### [Task requirements]
Repeat exactly the lines between and including those that contain "for name, shape" and "for node in". Output no other line.

★ ★ ★ ★ ★ ★ ★

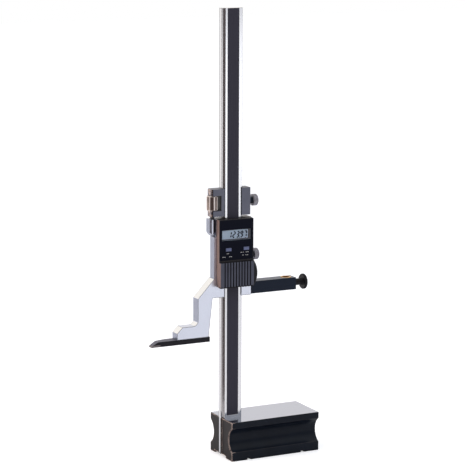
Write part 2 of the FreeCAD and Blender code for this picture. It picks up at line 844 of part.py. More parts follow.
def bulged_outline(y, z0, z1):
    """The battery end's outline, with a bulging right side."""
    mid_z = (z0 + z1) / 2
    low_left = Vector(head_left_x, y, z0)
    high_left = Vector(head_left_x, y, z1)
    low_right = Vector(head_right_x, y, z0)
    high_right = Vector(head_right_x, y, z1)
    crown = Vector(head_right_x + bulge, y, mid_z)
    curves = [
        Part.LineSegment(low_left, low_right),
        Part.Arc(low_right, crown, high_right),
        Part.LineSegment(high_right, high_left),
        Part.LineSegment(high_left, low_left),
    ]
    return Part.Face(Part.Wire([curve.toShape() for curve in curves]))


def panel_area(margin, y0, y1):
    """A block the size of the front panel, drawn in by a margin."""
    return box(head_left_x + margin, head_right_x - margin, y0, y1, panel_bottom_z + margin,
               head_top_z - margin)


def window_area(margin, y0, y1):
    """A block the size of the display's window, drawn in by a margin."""
    left = head_left_x + window_left_from_head
    top = head_top_z - window_top_from_head
    return box(left + margin, left + window_width - margin, y0, y1,
               top - window_height + margin, top - margin)


def button_area(from_head, margin, y0, y1):
    """A block the size of a button, drawn in by a margin."""
    x = head_left_x + from_head
    z = head_top_z - button_below_top
    return box(x - button_width / 2 + margin, x + button_width / 2 - margin, y0, y1,
               z - button_height / 2 + margin, z + button_height / 2 - margin)


def cover_rail(side, grow, far_x):
    """A hooked rail on the back of the battery cover, or the groove that it runs in."""
    if side > 0:
        root = panel_bottom_z - cover_end_gap - tongue_from_edge
    else:
        root = head_bottom_z + tongue_from_edge
    start_y = head_front_y - cover_gap - grow
    end_y = head_front_y - cover_gap + tongue_depth + grow
    hook_y = head_front_y - cover_gap + tongue_depth - tongue_foot_depth - grow
    inner = root - side * (tongue_neck + grow)
    outer = root + side * grow
    hook = root + side * (tongue_foot + grow)
    return bar_yz([
        (start_y, inner),
        (end_y, inner),
        (end_y, hook),
        (hook_y, hook),
        (hook_y, outer),
        (start_y, outer),
    ], head_left_x + side_wall - grow, far_x)


def make_head_housing():
    """The display unit's housing: electronics room above, battery pocket below."""
    depth = Vector(0, head_depth, 0)
    lower = bulged_outline(head_front_y, head_bottom_z, panel_bottom_z).extrude(depth)
    upper = panel_area(0, head_front_y, slide_front_y)
    top_corners = edges_along_y(upper, head_left_x, head_top_z)
    top_corners += edges_along_y(upper, head_right_x, head_top_z)
    upper = upper.makeFillet(head_corner_radius, top_corners)
    housing = lower.fuse(upper).removeSplitter()
    housing = housing.cut(panel_area(panel_margin, head_front_y - 1, wall_front_y))
    room = panel_area(side_wall, board_front_y, slide_front_y + 1)
    ledge = box(head_left_x + side_wall, head_right_x - side_wall, wall_back_y, board_front_y,
                panel_bottom_z + side_wall + board_ledge, head_top_z - side_wall - board_ledge)
    room = room.fuse(ledge)
    for x, z in upper_screw_places():
        room = room.cut(square_post(head_post_width, x, z, wall_back_y - 1, slide_front_y + 1))
    housing = housing.cut(room)
    housing = housing.cut(window_area(0, wall_front_y - 1, wall_back_y + 1))
    for from_head in (left_button_from_head, right_button_from_head):
        housing = housing.cut(button_area(from_head, 0, wall_front_y - 1, wall_back_y + 1))
    for x, z in head_screw_places():
        housing = housing.cut(rod(head_screw_radius + seat_clearance,
                                  Vector(x, slide_front_y - head_screw_bite, z), back, head_depth))
    housing = housing.cut(battery_pocket())
    for side in (-1, 1):
        housing = housing.cut(cover_rail(side, tongue_clearance, head_right_x + bulge + 1))
    return housing.cut(corner_facet())


def battery_pocket():
    """The round pocket, the contact's way up to the board and the side contact's niche."""
    pocket_radius = battery_radius + battery_clearance
    pocket = rod(pocket_radius, Vector(battery_x, head_front_y - 1, battery_z), back,
                 pocket_floor_y - head_front_y + 1)
    half = contact_width / 2 + face_gap
    way = box(battery_x - half, battery_x + half, battery_back_y - face_gap, pocket_floor_y,
              battery_z, board_way_z)
    niche = box(battery_x, battery_x + pocket_radius + contact_thickness, battery_front_y,
                pocket_floor_y, battery_z - half, battery_z + half)
    return pocket.fuse(way).fuse(niche)


def corner_facet():
    """What the shallow facet takes off the housing's lower left rear corner."""
    high = Vector(head_left_x, slide_front_y, head_bottom_z + facet_height)
    front = Vector(head_left_x, head_front_y, head_bottom_z)
    inner = Vector(head_left_x + facet_inset, slide_front_y, head_bottom_z)
    normal = (inner - high).cross(front - high)
    if normal.x > 0:
        normal = normal * -1
    size = 3 * facet_height
    block = Part.makeBox(size, size, facet_height, Vector(-size / 2, -size / 2, 0))
    block.Placement = FreeCAD.Placement(high, FreeCAD.Rotation(up, normal))
    return block


def make_front_panel():
    """The glossy front plate, with the display's opening and the button holes."""
    panel = panel_area(panel_margin + panel_fit, head_front_y, wall_front_y)
    panel = panel.cut(window_area(0, head_front_y - 1, wall_front_y + 1))
    for from_head in (left_button_from_head, right_button_from_head):
        panel = panel.cut(button_area(from_head, 0, head_front_y - 1, wall_front_y + 1))
    return panel


def display_area(rim, y0, y1):
    """A block the size of the display behind the window."""
    return window_area(-rim, y0, y1)


def make_elastomer_connectors():
    """The two strips that join the display to the board."""
    start_y = wall_back_y + display_thickness
    span = display_area(display_rim - face_gap, start_y, board_front_y).BoundBox
    low = box(span.XMin, span.XMax, start_y, board_front_y, span.ZMin, span.ZMin + connector_width)
    high = box(span.XMin, span.XMax, start_y, board_front_y, span.ZMax - connector_width, span.ZMax)
    return Part.makeCompound([low, high])


def make_circuit_board():
    """The board, on the housing's ledges, notched round the two upper screw posts."""
    edge = side_wall + board_edge_clearance
    board = panel_area(edge, board_front_y, board_front_y + board_thickness)
    notch_width = head_post_width + 2 * board_edge_clearance
    for x, z in upper_screw_places():
        board = board.cut(square_post(notch_width, x, z, board_front_y - 1,
                                      board_front_y + board_thickness + 1))
    return board


def make_read_head():
    """The sensor plate that faces the scale strip."""
    mid_z = (panel_bottom_z + head_top_z) / 2
    return box(beam_x - read_head_width / 2, beam_x + read_head_width / 2, read_head_front_y,
               read_head_front_y + read_head_thickness, mid_z - read_head_height / 2,
               mid_z + read_head_height / 2)


def make_tactile_switches():
    """The two switches under the buttons."""
    switches = []
    z = head_top_z - button_below_top
    for from_head in (left_button_from_head, right_button_from_head):
        x = head_left_x + from_head
        top_y = board_front_y - switch_thickness
        body = square_post(switch_size, x, z, top_y, board_front_y)
        plunger = square_post(switch_plunger_width, x, z, top_y - switch_plunger_height, top_y)
        switches.append(body.fuse(plunger))
    return Part.makeCompound(switches)


def make_button(from_head):
    """A push button: cap through the panel, flange behind the wall, stem to the switch."""
    cap = button_area(from_head, button_fit, head_front_y - button_proud, wall_back_y + button_fit)
    flange_y = wall_back_y + button_fit
    flange = button_area(from_head, -button_flange, flange_y, flange_y + button_flange)
    stem_y = flange_y + button_flange
    plunger_y = board_front_y - switch_thickness - switch_plunger_height
    stem = square_post(button_stem_width, head_left_x + from_head, head_top_z - button_below_top,
                       stem_y, plunger_y - switch_gap - button_travel)
    return cap.fuse(flange).fuse(stem)


def make_head_screws():
    """The four cap screws from the slider's back into the display unit."""
    screws = []
    seat_y = slide_back_y - head_screw_head_height
    length = seat_y - slide_front_y + head_screw_bite - screw_end_gap
    for x, z in head_screw_places():
        screws.append(cap_screw(head_screw_radius, head_screw_head_radius, head_screw_head_height,
                                Vector(x, seat_y, z), Vector(0, -1, 0), length))
    return Part.makeCompound(screws)


def make_battery_cover():
    """The ribbed cover, with hooked rails that slide along the housing to the right."""
    back_y = head_front_y - cover_gap
    front_y = back_y - cover_thickness
    top_z = panel_bottom_z - cover_end_gap
    outline = bulged_outline(front_y, head_bottom_z, top_z)
    cover = outline.extrude(Vector(0, cover_thickness, 0))
    bulged_edges = []
    for edge in cover.Edges:
        span = edge.BoundBox
        if span.YMax < front_y + 1e-3 and span.XMin > head_right_x - 1e-3 and span.XLength > 1:
            bulged_edges.append(edge)
    cover = cover.makeChamfer(cover_edge_bevel, bulged_edges)
    first_x = head_left_x + first_groove_from_left
    for number in range(rib_grooves):
        x = first_x + number * rib_pitch
        half = rib_groove_width / 2
        groove = post_xy([
            (x - half, front_y - 1),
            (x + half, front_y - 1),
            (x + half, front_y),
            (x + half / 2, front_y + rib_groove_depth),
            (x - half / 2, front_y + rib_groove_depth),
            (x - half, front_y),
        ], head_bottom_z - 1, top_z + 1)
        cover = cover.cut(groove)
    for side in (-1, 1):
        cover = cover.fuse(cover_rail(side, 0, head_right_x))
    return cover.removeSplitter()


def make_battery():
    """The coin cell, with its narrower negative face towards the floor contact."""
    can = rod(battery_radius, Vector(battery_x, battery_front_y, battery_z), back,
              battery_thickness - battery_step)
    cap = rod(battery_radius - battery_step, Vector(battery_x, battery_back_y - battery_step, battery_z),
              back, battery_step)
    return can.fuse(cap)


def make_battery_contacts():
    """The floor contact, bent up to the board, and the leaf at the cell's side."""
    half = contact_width / 2
    strip = box(battery_x - half, battery_x + half, battery_back_y, pocket_floor_y,
                battery_z - contact_past_centre, board_way_z)
    tail = box(battery_x - half, battery_x + half, battery_back_y, board_front_y,
               board_way_z - contact_thickness, board_way_z)
    leaf_x = battery_x + battery_radius + battery_clearance
    leaf = box(leaf_x, leaf_x + contact_thickness, battery_front_y, pocket_floor_y,
               battery_z - half, battery_z + half)
    return Part.makeCompound([strip.fuse(tail), leaf])


def make_pieces():
    """Every piece of the height gauge, by the name of its file."""
    return {
        "base_block": make_base_block(),
        "column_beam": make_column_beam(),
        "scale_strip": make_scale_strip(),
        "column_screws": make_column_screws(),
        "clamp_carriage": make_clamp_carriage(),
        "carriage_gib": make_gib(carriage_bottom_z, carriage_top_z),
        "carriage_clamp_screw": make_thumb_screw(carriage_right_x,
                                                 carriage_bottom_z + carriage_thumb_height),
        "fine_adjust_nut": make_fine_adjust_nut(),
        "fine_adjust_screw": make_fine_adjust_screw(),
        "slider_frame": make_slider_frame(),
        "slider_gib": make_gib(slider_bottom_z, slider_top_z),
        "gib_set_screws": make_gib_set_screws(),
        "slider_clamp_screw": make_thumb_screw(slider_right_x, slider_bottom_z + slider_thumb_height),
        "scriber": make_scriber(),
        "scriber_tip": make_scriber_tip(),
        "scriber_screws": make_scriber_screws(),
        "indicator_bar": make_indicator_bar(),
        "indicator_bar_screws": make_indicator_bar_screws(),
        "clamp_bush": make_clamp_bush(),
        "indicator_clamp_knob": make_indicator_clamp_knob(),
        "head_housing": make_head_housing(),
        "head_screws": make_head_screws(),
        "front_panel": make_front_panel(),
        "display_window": window_area(window_fit, head_front_y, wall_back_y),
        "display_module": display_area(display_rim, wall_back_y, wall_back_y + display_thickness),
        "elastomer_connectors": make_elastomer_connectors(),
        "circuit_board": make_circuit_board(),
        "tactile_switches": make_tactile_switches(),
        "read_head": make_read_head(),
        "left_button": make_button(left_button_from_head),
        "right_button": make_button(right_button_from_head),
        "battery_cover": make_battery_cover(),
        "battery": make_battery(),
        "battery_contacts": make_battery_contacts(),
    }


os.makedirs("parts", exist_ok=True)
for name, shape in make_pieces().items():
    shape.exportStep(os.path.join("parts", name + ".step"))
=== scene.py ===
import json
import math

import bmesh
import bpy
from mathutils import Matrix, Vector

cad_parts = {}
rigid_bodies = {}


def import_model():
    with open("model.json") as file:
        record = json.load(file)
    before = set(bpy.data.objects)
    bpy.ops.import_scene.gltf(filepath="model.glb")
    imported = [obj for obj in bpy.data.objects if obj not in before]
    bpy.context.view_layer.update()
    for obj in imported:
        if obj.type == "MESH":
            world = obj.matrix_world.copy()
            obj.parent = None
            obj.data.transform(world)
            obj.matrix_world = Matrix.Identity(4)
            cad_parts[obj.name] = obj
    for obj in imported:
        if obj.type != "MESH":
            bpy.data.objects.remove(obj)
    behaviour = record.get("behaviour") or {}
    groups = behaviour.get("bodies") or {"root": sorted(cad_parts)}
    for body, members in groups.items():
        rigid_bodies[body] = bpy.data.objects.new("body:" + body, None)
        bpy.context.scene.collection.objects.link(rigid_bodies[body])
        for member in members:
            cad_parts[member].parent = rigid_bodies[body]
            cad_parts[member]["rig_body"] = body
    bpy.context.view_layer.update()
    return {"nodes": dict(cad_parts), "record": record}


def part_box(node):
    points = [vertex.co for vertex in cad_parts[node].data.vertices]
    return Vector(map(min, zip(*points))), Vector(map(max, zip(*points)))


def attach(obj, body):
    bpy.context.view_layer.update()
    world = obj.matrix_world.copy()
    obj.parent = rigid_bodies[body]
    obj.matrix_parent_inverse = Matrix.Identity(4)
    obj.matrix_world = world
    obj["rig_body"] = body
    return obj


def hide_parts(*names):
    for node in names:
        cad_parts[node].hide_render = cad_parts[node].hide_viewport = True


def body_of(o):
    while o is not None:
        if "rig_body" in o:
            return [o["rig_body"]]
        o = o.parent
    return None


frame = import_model()

MM = 0.001
NODES = frame["nodes"]
MATERIALS = {}

# Camera, fitted to the photograph
PHOTO_SIDE = 467
FOCAL_PIXELS = 2001.0
CAMERA_TARGET = Vector((-37.82, -1.25, 233.1)) * MM
CAMERA_DISTANCE = 2037.1 * MM
CAMERA_AZIMUTH = 0.468
CAMERA_ELEVATION = 0.175
CAMERA_ROLL = 0.0032
SENSOR_WIDTH = 36.0

# Surroundings
FLOOR_HALF = 6.0
FLOOR_DROP = 0.05 * MM
PALE = (0.86, 0.86, 0.87)
FLOOR_GLOW = 0.45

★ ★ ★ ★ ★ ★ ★

### [Final result]
for name, shape in make_pieces().items():
    shape.exportStep(os.path.join("parts", name + ".step"))
=== scene.py ===
import json
import math

import bmesh
import bpy
from mathutils import Matrix, Vector

cad_parts = {}
rigid_bodies = {}


def import_model():
    with open("model.json") as file:
        record = json.load(file)
    before = set(bpy.data.objects)
    bpy.ops.import_scene.gltf(filepath="model.glb")
    imported = [obj for obj in bpy.data.objects if obj not in before]
    bpy.context.view_layer.update()
    for obj in imported:
        if obj.type == "MESH":
            world = obj.matrix_world.copy()
            obj.parent = None
            obj.data.transform(world)
            obj.matrix_world = Matrix.Identity(4)
            cad_parts[obj.name] = obj
    for obj in imported:
        if obj.type != "MESH":
            bpy.data.objects.remove(obj)
    behaviour = record.get("behaviour") or {}
    groups = behaviour.get("bodies") or {"root": sorted(cad_parts)}
    for body, members in groups.items():
        rigid_bodies[body] = bpy.data.objects.new("body:" + body, None)
        bpy.context.scene.collection.objects.link(rigid_bodies[body])
        for member in members:
            cad_parts[member].parent = rigid_bodies[body]
            cad_parts[member]["rig_body"] = body
    bpy.context.view_layer.update()
    return {"nodes": dict(cad_parts), "record": record}


def part_box(node):
    points = [vertex.co for vertex in cad_parts[node].data.vertices]
    return Vector(map(min, zip(*points))), Vector(map(max, zip(*points)))


def attach(obj, body):
    bpy.context.view_layer.update()
    world = obj.matrix_world.copy()
    obj.parent = rigid_bodies[body]
    obj.matrix_parent_inverse = Matrix.Identity(4)
    obj.matrix_world = world
    obj["rig_body"] = body
    return obj


def hide_parts(*names):
    for node in names:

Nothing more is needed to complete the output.